Os empresários agem por má fé?

Não acredito que exista uma subjetividade de empregadores que deliberadamente agem para boicotar os direitos trabalhistas, mas há um estímulo estrutural para isso. Toda uma estrutura criada para fazer com que aqueles empregadores que tentam fazer tudo certo sintam-se ludibriados dentro desse sistema porque eles fazem tudo certo, mas veem outros não fazerem.

É só pensar num pequeno comércio de alimentos que respeita todas as regras jurídicas, todos os direitos trabalhistas e sofrem a concorrência de uma grande rede de supermercados que não cumpre os direitos trabalhistas, não paga as horas extras, forja justas causas para mandar as pessoas embora sem sequer pagar as verbas resilitórias e ainda é uma das maiores clientes da Justiça do Trabalho.

É uma inversão de valores com o Estado facilitando a vida de quem não anda nos trilhos da Constituição e estimula o inadimplemento do direito trabalhista.

Com a pandemia muitos trabalhadores estão mais expostos, adoecendo e morrendo. Do ponto de vista da Justiça do Trabalho o que deve ser feito?

Essa exposição dos corpos é uma escolha política também. É a primeira coisa que temos que considerar. Porque outros países, Portugal e vários países da Europa optaram por um lockdown nacional com renda suficiente para que as pessoas pudessem permanecer em casa. Até vizinhos nossos e os Estados Unidos distribuíram uma renda suficiente para isso, enquanto não havia vacina.

Esses países apostaram na vacinação. Como os Estados Unidos e Israel, por exemplo, que já vacinaram grande parte de sua população. Os corpos das trabalhadoras e trabalhadores, portanto, desses países não estão expostos ao adoecimento e morte por covid-19 da mesma forma que estão os corpos das trabalhadoras e trabalhadores brasileiros.

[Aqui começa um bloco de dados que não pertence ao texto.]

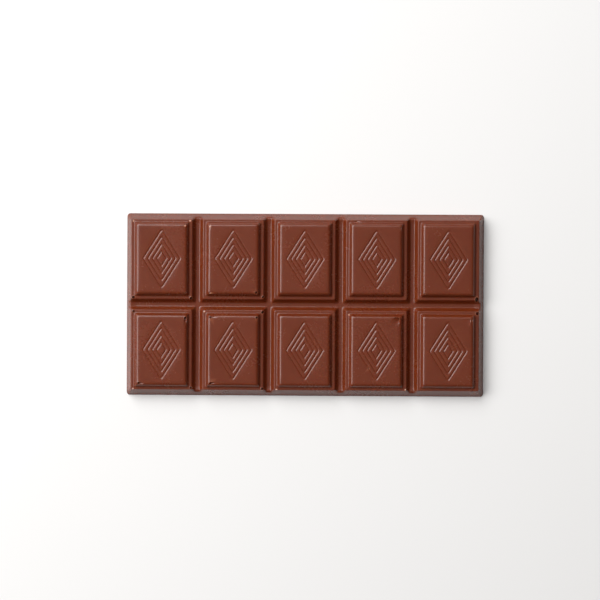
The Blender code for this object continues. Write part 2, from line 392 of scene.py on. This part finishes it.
def around(dent, reach, x, y, z):
    """The moulded side's vertices near a dent, and how far from its middle, as shares of its radii."""
    cx, cy = dent_place(dent)
    rx, ry = dent[6:8]
    close = (np.abs(x - cx) < reach * rx) & (np.abs(y - cy) < reach * ry) & (z > MOULDED_SIDE)
    near = np.flatnonzero(close)
    return near, np.hypot((x[near] - cx) / rx, (y[near] - cy) / ry)


def cut_dents(bm):
    """Cuts chips and burst bubbles into the surface, and gives how pale each vertex is painted: partly wear,
    partly a painted highlight on chips and bubble lips.
    """
    places = np.array([vert.co for vert in bm.verts])
    x, y, z = places.T.copy()
    glint_wear = np.zeros(len(z))
    for dent in CHIPS:
        cx, cy = dent_place(dent)
        near, out = around(dent, CHIP_REACH, x, y, z)
        rise = CHIP_SLOPE * (CHIP_FACING[0] * (x[near] - cx) - CHIP_FACING[1] * (y[near] - cy))
        facet = level_at(cx, cy) - dent[8] + rise
        facet += CHIP_CLIMB * np.clip(out - CHIP_FLAT, 0, 1)
        # Chips are painted paler: partly wear, partly a painted highlight for their glint
        glint_wear[near] = np.maximum(glint_wear[near], np.clip((z[near] - facet) / CHIP_GLINT_DEPTH, 0, 1))
        z[near] = np.minimum(z[near], facet)
    for dent in BUBBLES:
        cx, cy = dent_place(dent)
        near, out = around(dent, BUBBLE_REACH, x, y, z)
        swell = np.exp(-(((out - LIP_PLACE) / LIP_WIDTH) ** 2))
        bowl = level_at(cx, cy) - dent[8] * np.clip(1 - out**4, 0, 1) ** 0.5 - BOWL_RIM
        z[near] = np.where(out < 1, np.minimum(z[near], bowl), z[near] + LIP_HEIGHT * swell)
        # The lip round a bubble is painted paler: partly wear, partly a painted highlight for its bright ring
        glint_wear[near] = np.maximum(glint_wear[near] * (out > 1), LIP_WEAR_AND_GLINT * swell * (out > LIP_GLINT_START))
    z = np.minimum(z, THICKNESS)
    for vert, height in zip(bm.verts, z):
        vert.co.z = height
    return glint_wear


def grid_places(cells, pitch, panel_lines, wall):
    """Places of the grid's lines along one axis, and the index ranges that span a panel."""
    places, spans = [], []
    outer_lines = [from_level(level, wall) for level in OUTER_LINES]
    for cell in range(cells):
        low = (cell - cells / 2) * pitch
        rising = outer_lines if cell == 0 else GROOVE_LINES[1:]
        falling = outer_lines if cell == cells - 1 else GROOVE_LINES
        places += [low + inset for inset in rising]
        first = len(places) - 1
        start, end = places[-1], low + pitch - falling[-1]
        places += [start + (end - start) * k / panel_lines for k in range(1, panel_lines)]
        spans.append((first, len(places)))
        places += [low + pitch - inset for inset in reversed(falling)]
    return np.array(places), spans


def round_corner(x, y):
    """Grid points near a corner of the bar, moved onto rounded level lines."""
    x_inset, x_outer, y_inset, y_outer = levels(x, y)
    inset = np.minimum(x_inset, y_inset)
    along = np.abs(x_inset - y_inset)
    share = np.minimum(1.0, inset / LEDGE_EDGE)
    radius = CORNER_RADIUS + (PIECE_CORNER_RADIUS - CORNER_RADIUS) * share
    moved = x_outer & y_outer & (along < radius)
    turn = math.radians(45) * (1 - np.minimum(1.0, along / radius))
    near = np.where(moved, radius * (1 - np.cos(turn)), 0.0)
    far = np.where(moved, radius * (1 - np.sin(turn)) - along, 0.0)
    x_first = x_inset <= y_inset
    dx = np.where(x_first, near, far)
    dy = np.where(x_first, far, near)
    return x - np.sign(x) * dx * END_WALL / LEDGE_EDGE, y - np.sign(y) * dy * SIDE_WALL / LEDGE_EDGE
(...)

Como disse, é uma escolha política. Então o que a Justiça do Trabalho tem que fazer é cumprir a Constituição. E a Constituição diz que é preciso preservar a dignidade humana. A Constituição diz que a economia deve servir aos ditames da justiça social. A Constituição diz que os direitos sociais e trabalhistas são fundamentais e é dever do empregador proteger a saúde das pessoas cuja força de trabalho ele toma.

Valendo a Constituição, a Justiça do Trabalho consegue determinar uma maior proteção aos corpos dessas pessoas. Claro que isso depende em larda medida da ação governamental, que no nosso caso não existe, mas existe uma função, e acho que é isso que importa na tua pergunta, existe uma função para a Justiça do Trabalho, que ela está sempre sendo chamada a exercer.

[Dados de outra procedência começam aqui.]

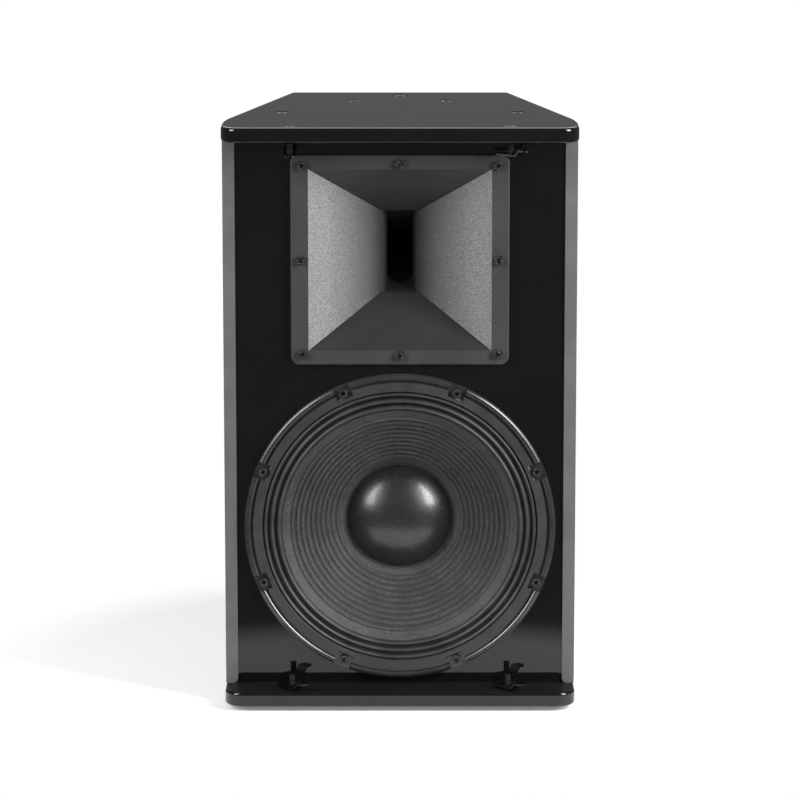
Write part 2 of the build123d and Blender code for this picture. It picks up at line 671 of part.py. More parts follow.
with BuildPart() as horn:
    with BuildSketch(driver_plane(0.0, HORN_Z)):
        RectangleRounded(HORN_W, HORN_H, 9.0)
    extrude(amount=FLANGE_H)
    chamfer(horn.faces().sort_by(Axis.Y)[0].edges(), 1.2)
    flare((0.0, 180.0, 180.0, 5.0), (56.0, 50.0, 94.0, 5.0))
    flare((56.0, 50.0, 94.0, 5.0), (HORN_EXIT, 36.0, 36.0, 17.9))
    discs(driver_plane(HORN_EXIT - 8.0, HORN_Z), [(0, 0)], 46.0, -8.0)
    add(mouth.part, mode=Mode.SUBTRACT)
    flare((SLOT_D, SLOT_W, SLOT_H, 0.5), (HORN_EXIT, 2 * THROAT_R, 2 * THROAT_R, THROAT_R - 0.1), Mode.SUBTRACT)
    discs(driver_plane(-FLANGE_H, HORN_Z), HORN_SCREWS, 2.4, -6.0, Mode.SUBTRACT)
    discs(driver_plane(HORN_EXIT - 8.0, HORN_Z), HF_BOLTS, 3.2, -8.0, Mode.SUBTRACT)
save(horn.part, "horn")

with BuildPart() as horn_screws:
    cap_screws(driver_plane(-FLANGE_H, HORN_Z), HORN_SCREWS, 2.0, 4.9, 3.0, 20.0, 4.0)
save(horn_screws.part, "horn_screws")

# ---- Compression driver, from its throat plate backwards ----
HF0 = HORN_EXIT
HF1 = HF0 + 10.0
HF2 = HF1 + 16.0
HF3 = HF2 + 8.0

with BuildPart() as hf_front_plate:
    turned_ring(THROAT_R, 58.0, HF0, HF1, HORN_Z)
    discs(driver_plane(HF0, HORN_Z), HF_BOLTS, 3.05, -8.5, Mode.SUBTRACT)
save(hf_front_plate.part, "hf_front_plate")

with BuildPart() as hf_bolts:
    cap_screws(driver_plane(HF0 - 8.0, HORN_Z), HF_BOLTS, 3.0, 5.0, 5.0, 16.0, 5.0)
save(hf_bolts.part, "hf_bolts")

with BuildPart() as hf_magnet:
    turned_ring(30.0, 58.0, HF1, HF2, HORN_Z)
    chamfer(hf_magnet.edges().filter_by(GeomType.CIRCLE), 0.8)
save(hf_magnet.part, "hf_magnet")

with BuildPart() as hf_pole_piece:
    turned([(THROAT_R, HF1), (26.0, HF1), (26.0, HF2 - 3), (HF_COIL_R - 0.7, HF2), (HF_COIL_R - 0.7, HF3),
            (17.0, HF3), (13.5, HF2)], HORN_Z)
save(hf_pole_piece.part, "hf_pole_piece")

with BuildPart() as hf_rear_plate:
    turned_ring(HF_COIL_R + 1.0, 54.0, HF2, HF3, HORN_Z)
save(hf_rear_plate.part, "hf_rear_plate")

with BuildPart() as hf_phase_plug:
    turned([(0.0, HF1 + 1.0), (9.5, HF2 + 1.0), (14.0, HF3), (0.0, HF3)], HORN_Z)
    for angle in (0, 120, 240):
        a = radians(angle)
        fin = Plane(origin=(0, Y_BAFFLE + HF2 + 4.0, HORN_Z), x_dir=(cos(a), 0, sin(a)), z_dir=(0, -1, 0))
        with BuildSketch(fin):
            with Locations((11.0, 0)):
                Rectangle(5.8, 1.2)
        extrude(amount=3.0)
save(hf_phase_plug.part, "hf_phase_plug")

with BuildPart() as hf_diaphragm:
    edge = HF3 + 1.6
    skin = dome(HF_COIL_R - 0.2, -7.0, edge + 0.3)
    turned(skin + [(r, y - 0.3) for r, y in reversed(skin)], HORN_Z)
    turned_ring(HF_COIL_R - 0.2, HF_COIL_R + 0.2, edge - 7.0, edge + 0.3, HORN_Z)
save(hf_diaphragm.part, "hf_diaphragm")

with BuildPart() as hf_surround:
    edge = HF3 + 1.6
    turned_ring(HF_COIL_R + 0.2, 30.0, edge - 0.1, edge + 0.2, HORN_Z)
    turned_ring(28.0, 33.0, HF3, edge - 0.1, HORN_Z)
save(hf_surround.part, "hf_surround")

with BuildPart() as hf_cover:
    outside = [(36.0, HF3), (46.0, HF3), (46.0, HF3 + 14.0), (42.0, HF3 + 18.0), (0.0, HF3 + 18.0)]
    inside = [(0.0, HF3 + 15.0), (40.0, HF3 + 15.0), (43.0, HF3 + 12.0), (43.0, HF3 + 3.0), (36.0, HF3 + 3.0)]
    turned(outside + inside, HORN_Z)
save(hf_cover.part, "hf_cover")

# ---- Rear connector dish with two locking speaker sockets ----
DISH_FLOOR = Y_BACK - 22.0
SOCKET_X = 22.0
SOCKETS = [(-SOCKET_X, 0), (SOCKET_X, 0)]

with BuildPart() as terminal_plate:
    with BuildSketch(rear_plane(Y_BACK, DISH_Z)):
        RectangleRounded(120.0, 90.0, 6)
    extrude(amount=-2.0)
    with BuildSketch(rear_plane(Y_BACK, DISH_Z)):
        RectangleRounded(100.0, 70.0, 5.5)
    extrude(amount=-24.0)
    with BuildSketch(rear_plane(Y_BACK, DISH_Z)):
        RectangleRounded(96.0, 66.0, 4)
    extrude(amount=-22.0, mode=Mode.SUBTRACT)
    discs(rear_plane(Y_BACK, DISH_Z), DISH_SCREWS, 2.0, -2.0, Mode.SUBTRACT)
    for x, z in DISH_SCREWS:
        with Locations(Plane(origin=(x, Y_BACK, DISH_Z + z), z_dir=(0, 1, 0))):
            Cone(2.0, 3.9, 1.9, align=DOWN, mode=Mode.SUBTRACT)
    discs(rear_plane(DISH_FLOOR, DISH_Z), SOCKETS, 12.1, -3.0, Mode.SUBTRACT)
save(terminal_plate.part, "terminal_plate")

with BuildPart() as terminal_screws:
    flat_screws(rear_plane(Y_BACK - 0.1, DISH_Z), DISH_SCREWS, 1.75, 3.6, 12.0, 2.5)
save(terminal_screws.part, "terminal_screws")

with BuildPart() as speaker_sockets:
    with BuildSketch(rear_plane(DISH_FLOOR, DISH_Z)):
        with Locations(*SOCKETS):
            RectangleRounded(26.0, 31.0, 3)
    extrude(amount=3.0)
    discs(rear_plane(DISH_FLOOR, DISH_Z), SOCKETS, 12.0, -24.0)
    discs(rear_plane(DISH_FLOOR + 3.0, DISH_Z), SOCKETS, 10.2, -22.0, Mode.SUBTRACT)
save(speaker_sockets.part, "speaker_sockets")

# ---- Rear reflex ports: flared tubes flush with the back ----
with BuildPart() as port_tubes:
    discs(rear_plane(Y_BACK - 3.0, PORT_Z), PORT_SPOTS, 43.0, 3.0)
    discs(rear_plane(Y_BACK, PORT_Z), PORT_SPOTS, 35.5, -PORT_L)
    discs(rear_plane(Y_BACK, PORT_Z), PORT_SPOTS, PORT_R, -PORT_L, Mode.SUBTRACT)
    mouths = port_tubes.faces().sort_by(Axis.Y)[-2:]
    fillet(mouths.edges().filter_by(lambda e: abs(e.radius - PORT_R) < 0.1), 5.0)
save(port_tubes.part, "port_tubes")

# ---- Crossover on the inside of the back panel ----
BOARD_Y = Y_BACK_IN - 12.0

with BuildPart() as crossover_board:
    with BuildSketch(front_plane(BOARD_Y, BOARD_Z)):
        RectangleRounded(150.0, 100.0, 4)
    extrude(amount=2.0)
    discs(front_plane(BOARD_Y, BOARD_Z), BOARD_POSTS, 1.7, 2.0, Mode.SUBTRACT)
save(crossover_board.part, "crossover_board")

with BuildPart() as crossover_posts:
    discs(front_plane(Y_BACK_IN, BOARD_Z), BOARD_POSTS, 4.0, 12.0)
    discs(front_plane(Y_BACK_IN, BOARD_Z), BOARD_POSTS, 1.65, 12.0, Mode.SUBTRACT)
save(crossover_posts.part, "crossover_posts")

with BuildPart() as crossover_screws:
    cap_screws(front_plane(BOARD_Y - 2.0, BOARD_Z), BOARD_POSTS, 1.5, 3.0, 2.0, 22.0, 2.0)
save(crossover_screws.part, "crossover_screws")

COILS = [(-38.0, 18.0, 23.0), (40.0, -20.0, 18.0)]

with BuildPart() as crossover_inductors:
    for x, z, r in COILS:
        spool = front_plane(BOARD_Y - 2.0, BOARD_Z)
        discs(spool, [(x, z)], r, 1.5)
        discs(spool.offset(1.5), [(x, z)], r - 1.5, 15.0)
        discs(spool.offset(16.5), [(x, z)], r, 1.5)
        discs(spool, [(x, z)], 8.0, 18.0, Mode.SUBTRACT)
save(crossover_inductors.part, "crossover_inductors")

CANS = [(22.0, 24.0, 9.0, 34.0), (-8.0, -34.0, 8.0, 30.0), (-50.0, -24.0, 7.0, 26.0)]

with BuildPart() as crossover_capacitors:
    for x, z, r, length in CANS:
        can = Plane(origin=(x - length / 2, BOARD_Y - 2.0 - r, BOARD_Z + z), x_dir=(0, 1, 0), z_dir=(1, 0, 0))
        discs(can, [(0, 0)], r, length)
save(crossover_capacitors.part, "crossover_capacitors")
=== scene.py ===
import json
import math

import bpy
import numpy as np
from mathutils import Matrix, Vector


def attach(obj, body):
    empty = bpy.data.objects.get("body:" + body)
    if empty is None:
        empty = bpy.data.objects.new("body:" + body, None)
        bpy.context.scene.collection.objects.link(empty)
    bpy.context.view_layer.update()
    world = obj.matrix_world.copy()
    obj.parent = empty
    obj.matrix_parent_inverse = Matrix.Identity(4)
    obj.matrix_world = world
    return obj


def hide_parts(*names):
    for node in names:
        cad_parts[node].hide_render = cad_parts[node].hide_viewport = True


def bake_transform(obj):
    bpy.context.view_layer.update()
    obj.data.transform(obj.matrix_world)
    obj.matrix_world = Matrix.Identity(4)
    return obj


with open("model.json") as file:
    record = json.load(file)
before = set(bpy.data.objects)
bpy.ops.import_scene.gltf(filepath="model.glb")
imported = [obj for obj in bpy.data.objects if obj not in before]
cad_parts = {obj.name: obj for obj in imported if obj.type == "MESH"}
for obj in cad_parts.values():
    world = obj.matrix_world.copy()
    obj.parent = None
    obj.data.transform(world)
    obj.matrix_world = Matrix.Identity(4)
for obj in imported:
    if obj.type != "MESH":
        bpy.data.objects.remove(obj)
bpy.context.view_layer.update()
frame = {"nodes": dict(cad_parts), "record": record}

MM = 0.001
WOOFER_Z = 183.6
BAFFLE = -108.0
HALF_WIDTH, KNEE_Y, TAPER = 177.0, -86.0, 0.26695
CONE_R = 119.0
RIB_OUT, RIB_IN, RIBS = 111.5, 61.0, 10
RIB_PITCH = (RIB_OUT - RIB_IN) / RIBS
WAVE_CREST, WAVE_PITCH = 136.0, 7.0
CABINET = "cabinet"
CONE_BODY = "cone_assembly"
NODES = frame["nodes"]

# ---------------------------------------------------------------- material tools


class Graph:
    """A material under construction: a Principled shader and the nodes that drive it."""

    def __init__(self, name, rough=0.5, metallic=0.0, **uniform):
        self.material = bpy.data.materials.new(name)
        self.material.use_nodes = True
        self.tree = self.material.node_tree
        self.shader = self.tree.nodes["Principled BSDF"]
        self.shader.inputs["Roughness"].default_value = rough
        self.shader.inputs["Metallic"].default_value = metallic
        for key, value in uniform.items():
            self.shader.inputs[key.replace("_", " ")].default_value = value
        self.place = self.tree.nodes.new("ShaderNodeTexCoord").outputs["Object"]
        self.bump_from = None

    def node(self, kind, **settings):
        made = self.tree.nodes.new("ShaderNode" + kind)
        for key, value in settings.items():
            setattr(made, key, value)
        return made

    def link(self, source, target):
        self.tree.links.new(source, target)

    def feed(self, made, **inputs):
        for key, value in inputs.items():
            socket = made.inputs[key.replace("_", " ")]
            if isinstance(value, bpy.types.NodeSocket):
                self.link(value, socket)
            else:
                socket.default_value = value
        return made

    def stretched(self, scale):
        """Object coordinates scaled by a different amount along each axis."""
        made = self.node("Mapping")
        return self.feed(made, Vector=self.place, Scale=scale).outputs[0]

    def noise(self, scale, detail=3.0, rough=0.5, where=None):
        made = self.node("TexNoise")
        self.feed(made, Vector=where or self.place, Scale=scale, Detail=detail, Roughness=rough)
        return made.outputs["Fac"]

    def cells(self, scale, where=None, feature="F1"):
        made = self.node("TexVoronoi", feature=feature)
        return self.feed(made, Vector=where or self.place, Scale=scale).outputs["Distance"]

    def ranged(self, value, low, high, to_low=0.0, to_high=1.0):
        made = self.node("MapRange", clamp=True)
        made.inputs["Value"].default_value = 0.5
        self.link(value, made.inputs["Value"])
        for key, number in (("From Min", low), ("From Max", high), ("To Min", to_low), ("To Max", to_high)):
            made.inputs[key].default_value = number
        return made.outputs["Result"]

    def math(self, operation, a, b=0.0):
        made = self.node("Math", operation=operation)
        for socket, value in zip(made.inputs, (a, b)):
            if isinstance(value, bpy.types.NodeSocket):
                self.link(value, socket)
            else:
                socket.default_value = value
        return made.outputs[0]

    def mix(self, factor, a, b):
        made = self.node("Mix", data_type="RGBA")
        for socket, value in zip((made.inputs[0], made.inputs[6], made.inputs[7]), (factor, a, b)):
            if isinstance(value, bpy.types.NodeSocket):
                self.link(value, socket)
            else:
                socket.default_value = (*value, 1.0) if isinstance(value, tuple) else value
        return made.outputs[2]

    def color(self, factor, a, b):
        made = self.mix(factor, a, b)
        self.link(made, self.shader.inputs["Base Color"])
        return made

    def roughness(self, value, low, high, to_low, to_high):
        self.link(self.ranged(value, low, high, to_low, to_high), self.shader.inputs["Roughness"])

    def bump(self, height, distance, strength=1.0):
        made = self.node("Bump")
        self.feed(made, Height=height, Distance=distance, Strength=strength)
        if self.bump_from is not None:
            self.link(self.bump_from, made.inputs["Normal"])
        self.bump_from = made.outputs[0]
        self.link(self.bump_from, self.shader.inputs["Normal"])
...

Porque são inúmeras as demandas que chegam revelando trabalhadoras e trabalhadores contaminados pela covid-19, que estão sendo obrigados a expor seus corpos sem que haja efetiva necessidade disso ou estão sendo dispensados sem receber sequer as verbas rescisórias em plena pandemia.

Isso significa que a Justiça do Trabalho tem que dar efetividade à Constituição para fazer valer os direitos trabalhista e o direito elementar à vida.